Tra i rari documenti della lingua logudorese ci sono i canti che Maria fa conoscere al mondo. Sono canti d’amore e di morte, di festa e di solitudine, di dolore e di gioia: dicono la vita di un popolo, di quel popolo che lei ama e che canta liberando nella sua voce stupenda la forza esistenziale del suo sentire.


(Severino Gazzelloni Presentazione dell’Album “Dies Irae”, 1975)

Questa raccolta di brani costituisce per me un’autentica rilettura del canto gregoriano, compiuta da un musicista come Luciano Michelini, che personalmente conosco per altre eccellenti prove da lui fornite – pochi giovani compositori sono oggi capaci di intendere il gregoriano nella sua autentica matrice – e da un’artista del livello di Maria Carta, dalla voce arcana, esoterica, carica di remote vibrazioni, la sola forse tra le rappresentanti del suo folclore, nella cui arte possa fondersi la modalità gregoriana con le astuzie di una moderna orchestrazione.
Ho l’impressione di uno spazio che ci riporta dalla Abbazia di Montecassino al mistero dei Nuraghi, a motivo della squisita voce di Maria Carta, tesa in un’interpretazione di stile particolarissimo, nel richiamo di brividi profondi, ancestrali, permeata da un timbro suadente, puro, genuinamente arcaico; uno strumento completo insomma, che dona un’immediata commozione, attraverso tutte le sue peculiari qualità espressive, che si muove a proprio agio nella dimensione dello spirito gregoriano, che viene trasformato e nello stesso tempo rimane intatto, riuscendo così a penetrare il sentimento di chi ascolta, purificandone e raffinandone lo spirito, allontanando le ombre di un’epoca sempre più inquieta.

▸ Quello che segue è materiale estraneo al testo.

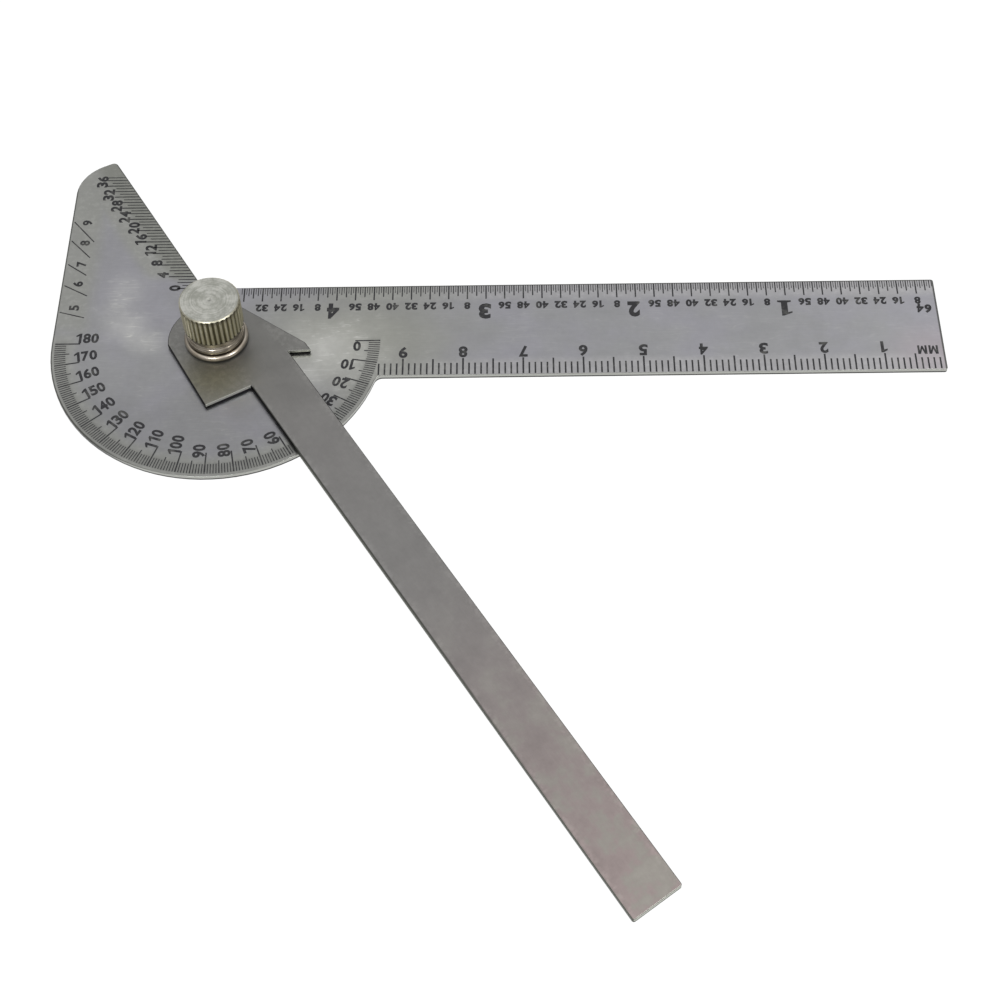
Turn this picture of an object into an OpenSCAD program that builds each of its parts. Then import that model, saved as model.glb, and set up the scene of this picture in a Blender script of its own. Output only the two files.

(Angelo Branduardi Presentazione dell’Album “Umbras”, 1978)

Musica come magia:
Il suono può evocare ciò che la ragione e con essa la parola, che ne è strumento, non arrivano ad esprimere.
Un tempo con la musica l’uomo esplorava il mondo popolato dai fantasmi dell’inconscio, curando col ritmo ed il canto i corpi e gli animi.
Oggi Maria ridona alla musica il suo potere esorcizzante e, ricreando il magico ponte fra il musicista-stregone ed il suo auditorio, ancora una volta allontana il buio che ci fa paura.